Morgan Salinger rushes home at the end of her workday, hating to keep her partner waiting.
“I don’t want to push it,” she said. “I don’t want him to feel the way he does.”
It’s not so much that he’s jealous. He just misses her more than he should, and it kills her.
“There is a part of me that feels guilty,” she said. “I know that when he gets stressed he is very distraught and it’s hard to watch.”
Unconditional love isn’t always healthy, but Salinger accepts that about Hachi – her 2-year-old chow mix who suffers from the very real, very human, disorder of separation anxiety.
“Hachi digs at the floor...digs at the door...he bites the molding,” Salinger said. “And this is really all in an effort to get out of the apartment.”
A video she recorded after she left the dog alone for five hours showed Hachi in a full-blown panic attack, opening the refrigerator door and pulling items out.
“He’s pacing and now he’s looking in bags and he’s whining. So he’s clearly stressed,” Salinger said.
Like an anxious human, there’s a powerful medicine that can help Hachi. The melancholy mutt is on doggie anti-depressants, a sort of Prozac for puppies.
And Hachi isn’t alone. Nearly three million dogs in the United States are on anti-anxiety medication, according to a national pet owners survey from the American Pet Products Association.
Americans spent roughly $7 billion in pet medications in 2015, a 7 percent increase over 2014 in sales through veterinarians, brick-and-mortar retailers and online, according to an October 2015 report from Packaged Facts, a division of the consumer research firm, MarketResearch.com.
Laurel Braitman, the author of “Animal Madness,” said pets have deeper emotional lives than most of us give them credit for.
“I think it’s really safe to say that other animals, particularly dogs, can be happy and sad and anxious and fearful,” she said. “The problem is that, just like with us, we often turn to the drugs as the first line of treating the problem and I think that’s the mistake.”
Braitman, who gave a TED Talk on the subject, believes medication is often a last straw before owners give up the animal.
“I think the medication is often times a last ditch effort before bringing a dog or a cat to the pound and possibly euthanasia,” she said. “So if you use medication as a way of keeping an animal in a home so they don’t have to be re-homed or relinquished or put down, it’s a fantastic final option.”
Aside from behavioral medication, Salinger also takes Hachi to local trainer Erica Lieberman Wittenberg because in addition to the Prozac, Hachi needs “constant reinforcement and training,” she said.
Lieberman Wittenberg said medication can help but it doesn’t always solve anxiety problems in pets.
“It’s a scary thing.
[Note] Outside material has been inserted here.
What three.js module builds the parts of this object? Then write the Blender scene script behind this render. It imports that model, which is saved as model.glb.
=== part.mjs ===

This is a brain altering medication and that’s a really scary thing,” Lieberman Wittenberg said. “We don’t want to change the rest of him. That’s the hard part.”
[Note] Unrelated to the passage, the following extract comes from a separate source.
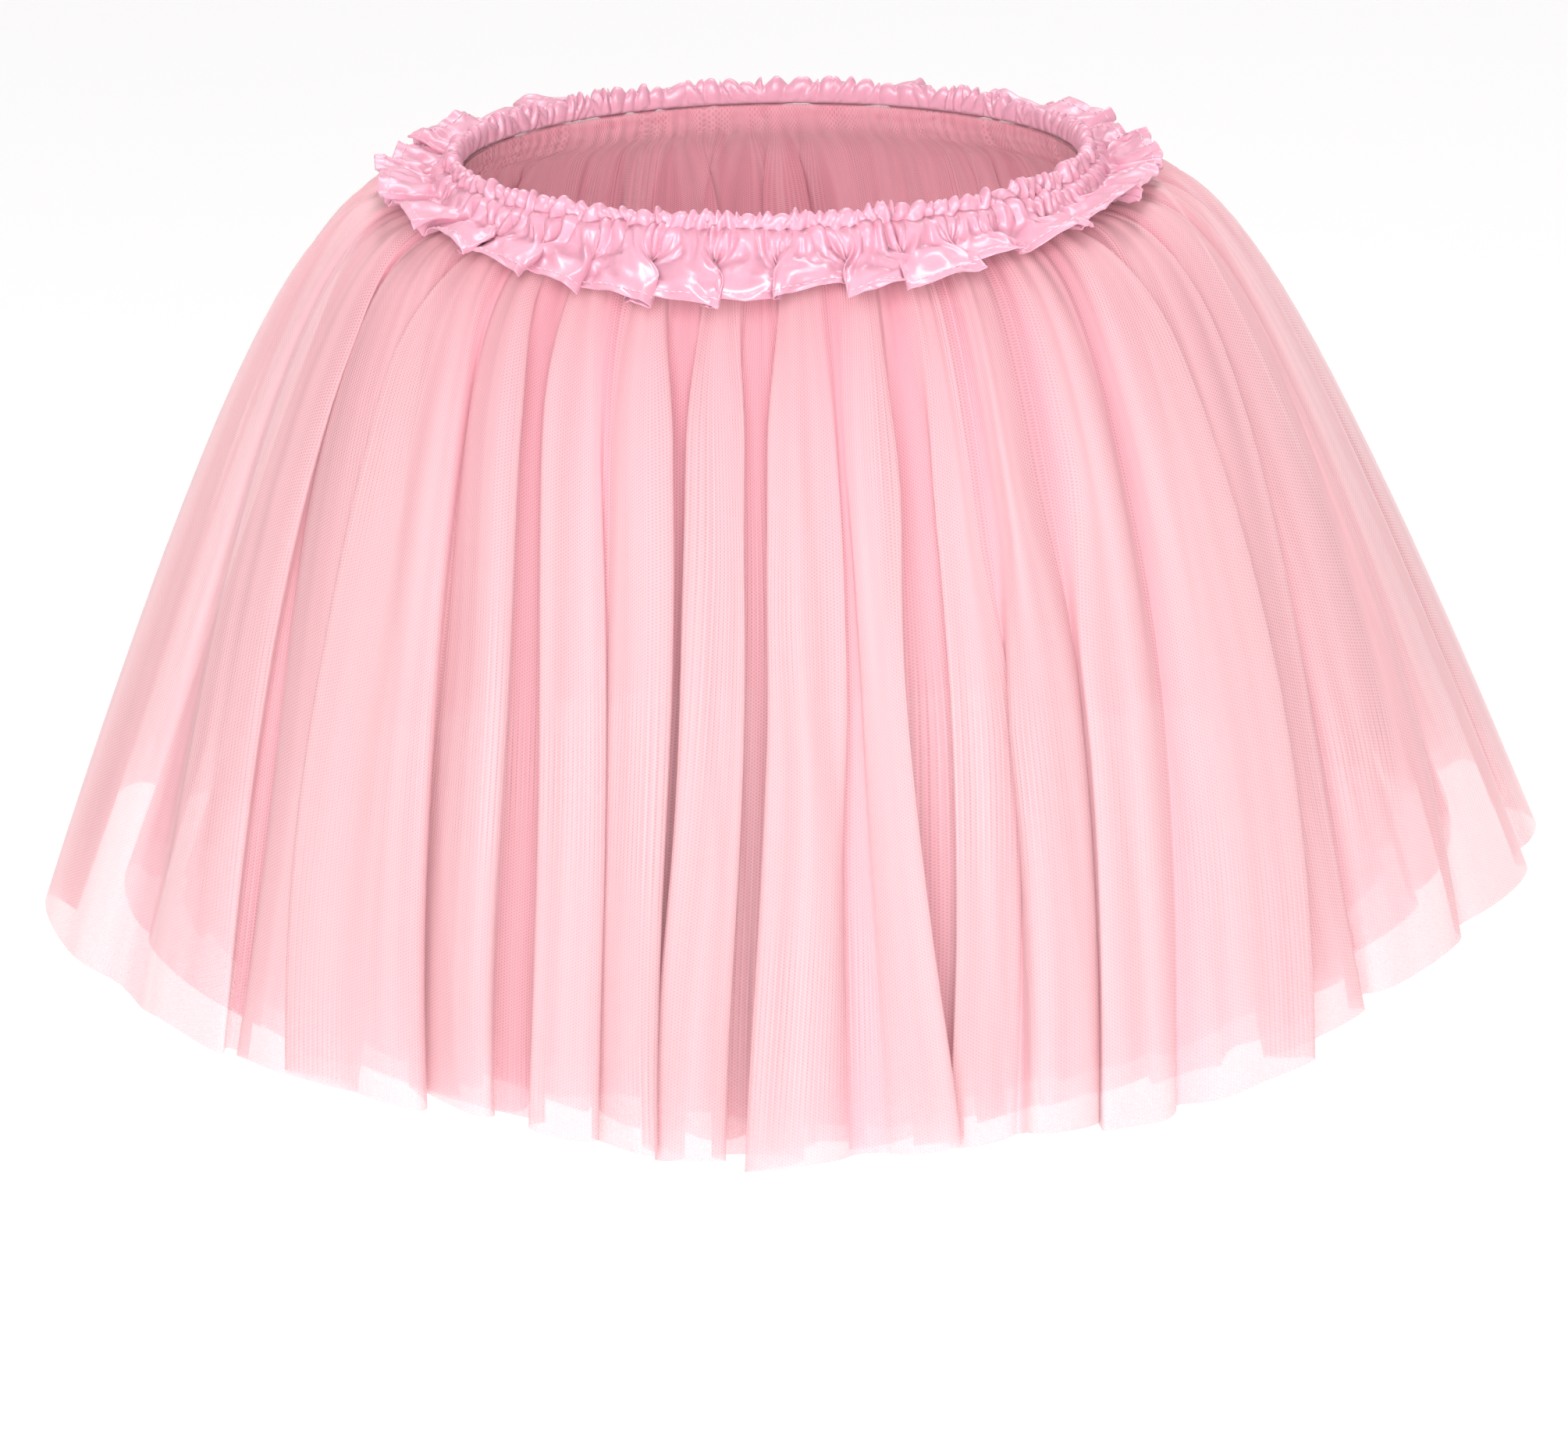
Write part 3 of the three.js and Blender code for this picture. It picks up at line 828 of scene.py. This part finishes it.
def frillStitches(form):
    shape = bmesh.new()
    along = frill["long"] - stitch["above"]
    marks, path = [], []
    for step in range(stitch["marks"]):
        marks.append(frillPoint(form, len(frillWaves) * step / stitch["marks"], along, stitch["lift"]))
        path.append(path[-1] + (marks[-1] - marks[-2]).length if path else 0)

    def pointAt(distance):
        after = min(max(bisect.bisect_left(path, distance), 1), len(path) - 1)
        share = (distance - path[after - 1]) / (path[after] - path[after - 1])
        return marks[after - 1].lerp(marks[after], share)

    count = int(path[-1] / (stitch["pitch"] * mm))
    for index in range(count):
        start = path[-1] * index / count
        points = [pointAt(start + stitch["long"] * mm * share) for share in (0, 0.5, 1)]
        middle = points[1]
        angle = math.atan2(middle.x / waist["halfWidth"], -middle.y / waist["halfDepth"])
        out = ringAt(math.degrees(angle))[1]
        side = (points[2] - points[0]).normalized().cross(out).normalized()
        rings = []
        for point, size in zip(points, stitch["taper"]):
            radius = stitch["thick"] / 2 * mm * size
            across, up = side * radius, out * radius
            rings.append([shape.verts.new(point + across * math.cos(turn) + up * math.sin(turn))
                          for turn in (0, fullTurn / 4, fullTurn / 2, fullTurn * 3 / 4)])
        for low, high in zip(rings, rings[1:]):
            for corner in range(4):
                after = (corner + 1) % 4
                shape.faces.new((low[corner], low[after], high[after], high[corner])).smooth = True
        shape.faces.new(list(reversed(rings[0])))
        shape.faces.new(rings[-1])
    bmesh.ops.recalc_face_normals(shape, faces=shape.faces)
    return meshPiece("hem_stitches", shape)


def threadMaterial():
    material, nodes, links, shader = newMaterial("thread")
    place = nodes.new("ShaderNodeTexCoord")
    twist = nodes.new("ShaderNodeTexNoise")
    twist.inputs["Scale"].default_value = threadLook["twist"]
    links.new(place.outputs["Object"], twist.inputs["Vector"])
    tint = tintBetween(nodes, links, twist.outputs["Fac"], threadLook["deep"], threadLook["pale"])
    links.new(tint, shader.inputs["Base Color"])
    shader.inputs["Roughness"].default_value = threadLook["roughness"]
    return material


def dress(piece, material, replaced=None):
    piece.data.materials.append(material)
    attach(piece, "root")
    if replaced:
        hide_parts(replaced)


# Make the pieces
tulleCloth = tulleMaterial()
for node, facts in tulle.items():
    piece, width = tulleLayer(node.replace("tulle", "net"), facts)
    dress(piece, tulleCloth, node)
    flat = (facts["cut"], facts["long"] * mm)
    area = sum(face.area for face in piece.data.polygons) / (flat[0] * flat[1])
    print("layer", piece.name, "hem", round(width, 3), "of its cut", round(area, 2), len(piece.data.polygons))

satin = satinMaterial()
casingPiece = satinCasing()
dress(casingPiece, satin, "waist_casing")
print("casing", len(casingPiece.data.polygons))

frillForm = formOf(frillTilt)
frillPiece, frillWidth = satinFrill(frillForm)
dress(frillPiece, satin, "waist_frill")
stitches = frillStitches(frillForm)
dress(stitches, threadMaterial())
print("frill", round(frillWidth, 3), len(frillPiece.data.polygons), "stitches", len(stitches.data.polygons))

# Floor, light and camera
studio = {
    "floorHeight": -0.62,
    "floorSize": 90,
    "floorColour": (0.93, 0.92, 0.92, 1),
    "floorRoughness": 0.8,
    "floorSpecular": 0.1,
    "sky": 0.28,
    "skyColour": (1, 0.99, 0.985, 1),
    "eye": (0.262, -1.867, 0.528),
    "aim": (0.001, -0.020, -0.196),
    "roll": 2.0,
    "lens": 133.2,
    "sensor": 36,
}
lamps = [
    {"name": "key", "place": (-0.25, -2.7, 1.35), "aim": (0, 0, -0.15), "size": (2.6, 2.2), "power": 75},
    {
        "name": "glint", "place": (-0.25, -2.7, 1.35), "aim": (0, 0, -0.15), "size": (0.9, 0.25), "power": 22,
        "diffuse": False,  # shines on the satin only
    },
    {"name": "fill", "place": (0.9, -2.6, 0.3), "aim": (0, 0, -0.15), "size": (0.8, 0.8), "power": 22},
    {
        "name": "gloss", "place": (0.15, 0.9, 1.5), "aim": (0, 0, 0), "size": (1.4, 0.12), "power": 17,
        "diffuse": False,  # and so does this one, from behind
    },
    {
        "name": "backdrop", "place": (0, 1, 1.3), "aim": (0, 0, 0), "softness": 20, "power": 2.8,
        "glossy": False,  # a soft sun from behind, which whitens the floor
    },
]
bounces = {"transparent_max_bounces": 12, "max_bounces": 3, "diffuse_bounces": 2, "glossy_bounces": 2}


def paleFloor():
    bpy.ops.mesh.primitive_plane_add(size=studio["floorSize"], location=(0, 0, studio["floorHeight"]))
    floor = bpy.context.active_object
    floor.name = "studio_floor"
    material, _, _, shader = newMaterial("floor")
    shader.inputs["Base Color"].default_value = studio["floorColour"]
    shader.inputs["Roughness"].default_value = studio["floorRoughness"]
    shader.inputs["Specular IOR Level"].default_value = studio["floorSpecular"]
    floor.data.materials.append(material)


def placed(data, place, aim, roll=0):  # an object at a place, turned to look at another
    holder = bpy.data.objects.new(data.name, data)
    bpy.context.collection.objects.link(holder)
    holder.location = place
    holder.rotation_mode = "QUATERNION"
    look = (Vector(aim) - Vector(place)).to_track_quat("-Z", "Y")
    holder.rotation_quaternion = look @ Quaternion((0, 0, 1), -math.radians(roll))
    return holder


def studioLight(facts):
    if "softness" in facts:
        light = bpy.data.lights.new(facts["name"], "SUN")
        light.angle = math.radians(facts["softness"])
    else:
        light = bpy.data.lights.new(facts["name"], "AREA")
        light.shape = "RECTANGLE"
        light.size, light.size_y = facts["size"]
    light.energy = facts["power"]
    holder = placed(light, facts["place"], facts["aim"])
    holder.visible_diffuse = facts.get("diffuse", True)
    holder.visible_glossy = facts.get("glossy", True)


def photoCamera():
    camera = bpy.data.cameras.new("camera")
    camera.lens = studio["lens"]
    camera.sensor_width = studio["sensor"]
    bpy.context.scene.camera = placed(camera, studio["eye"], studio["aim"], studio["roll"])


paleFloor()
photoCamera()
for facts in lamps:
    studioLight(facts)
world = bpy.data.worlds.new("studio")
world.use_nodes = True
world.node_tree.nodes["Background"].inputs["Color"].default_value = studio["skyColour"]
world.node_tree.nodes["Background"].inputs["Strength"].default_value = studio["sky"]
bpy.context.scene.world = world
for name, most in bounces.items():  # a sight line crosses many layers of net
    setattr(bpy.context.scene.cycles, name, most)
bpy.context.scene.view_settings.view_transform = "Standard"
print("studio ready")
But for Anne-Marie Resor’s dog Albert, a 3-year-old coton de tulear, medication seems to greatly help his mental health. Without it, Resor says Albert becomes severely anxious when they leave their apartment near Central Park.
“When I take him for a walk he’s so nervous,” Resor said. “He looks from right to left, his tail is down...he’ll just stop and freeze and be trembling very strongly. It makes you want to give him a drink or something. It’s not his will against mine. It’s just that he is not well.”
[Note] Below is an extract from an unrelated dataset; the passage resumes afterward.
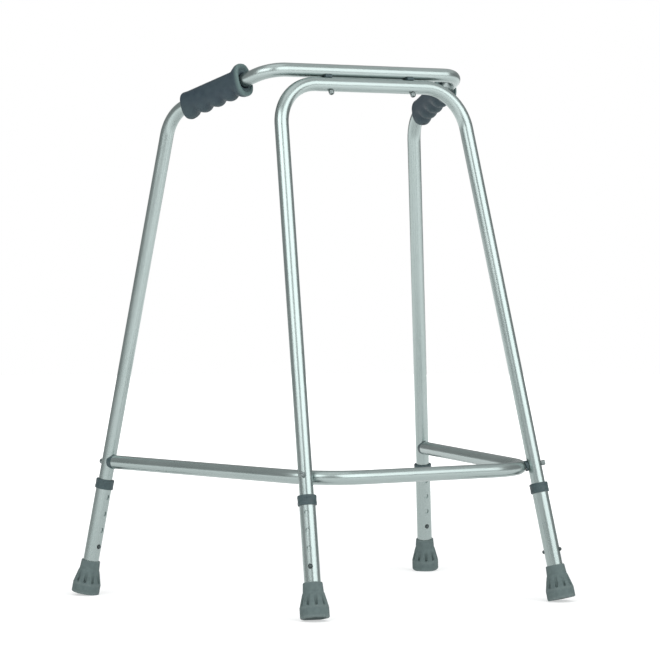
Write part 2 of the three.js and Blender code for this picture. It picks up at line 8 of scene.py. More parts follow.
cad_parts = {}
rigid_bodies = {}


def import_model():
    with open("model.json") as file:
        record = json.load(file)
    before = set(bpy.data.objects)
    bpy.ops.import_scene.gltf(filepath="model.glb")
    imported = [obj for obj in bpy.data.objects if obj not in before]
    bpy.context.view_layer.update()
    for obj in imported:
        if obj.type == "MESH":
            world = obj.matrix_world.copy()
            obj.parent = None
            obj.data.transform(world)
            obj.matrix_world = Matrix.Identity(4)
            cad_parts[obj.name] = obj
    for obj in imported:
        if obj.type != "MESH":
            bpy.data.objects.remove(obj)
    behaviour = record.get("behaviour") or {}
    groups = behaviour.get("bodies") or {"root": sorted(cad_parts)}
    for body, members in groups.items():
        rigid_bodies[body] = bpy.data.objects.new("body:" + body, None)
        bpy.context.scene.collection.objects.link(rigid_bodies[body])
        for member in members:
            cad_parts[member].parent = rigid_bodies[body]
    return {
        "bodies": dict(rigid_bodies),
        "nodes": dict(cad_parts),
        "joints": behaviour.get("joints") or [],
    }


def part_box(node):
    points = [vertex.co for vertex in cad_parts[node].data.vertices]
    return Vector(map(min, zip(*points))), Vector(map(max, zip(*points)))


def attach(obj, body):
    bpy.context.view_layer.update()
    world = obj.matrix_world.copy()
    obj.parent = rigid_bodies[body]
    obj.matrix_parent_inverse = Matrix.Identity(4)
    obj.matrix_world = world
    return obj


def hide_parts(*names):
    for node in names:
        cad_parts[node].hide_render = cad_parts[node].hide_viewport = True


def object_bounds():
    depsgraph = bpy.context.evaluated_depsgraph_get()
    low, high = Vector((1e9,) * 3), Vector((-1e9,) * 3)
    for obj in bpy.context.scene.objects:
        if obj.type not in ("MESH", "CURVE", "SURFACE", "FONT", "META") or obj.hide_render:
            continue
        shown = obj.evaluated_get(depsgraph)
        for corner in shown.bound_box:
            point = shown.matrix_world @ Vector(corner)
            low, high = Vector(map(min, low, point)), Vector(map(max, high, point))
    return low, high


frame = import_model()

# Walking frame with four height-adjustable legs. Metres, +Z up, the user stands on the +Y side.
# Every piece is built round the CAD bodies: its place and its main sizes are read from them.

After a series of failed behavior treatments, Albert was diagnosed with extreme anxiety and prescribed Prozac. But that diagnosis didn’t come cheap -- she estimates she’s spent upwards of $5,000 dealing with it.
“When the doctor recommended Prozac for Albert, I think I was probably a little relieved because I knew that Prozac really helped people and I knew that Albert really needed help,” Resor said.
After taking the medication, Resor said Albert, while still skittish, is now finally able to make it through a walk in Central Park. And Salinger also said she has seen a change for the better with Hachi.
“It’s tremendously helped,” Salinger said. “Prior to putting him on this medication he could not be alone more than two hours. It was unbearable for him. Once we put him on, he was slowly making more progress.”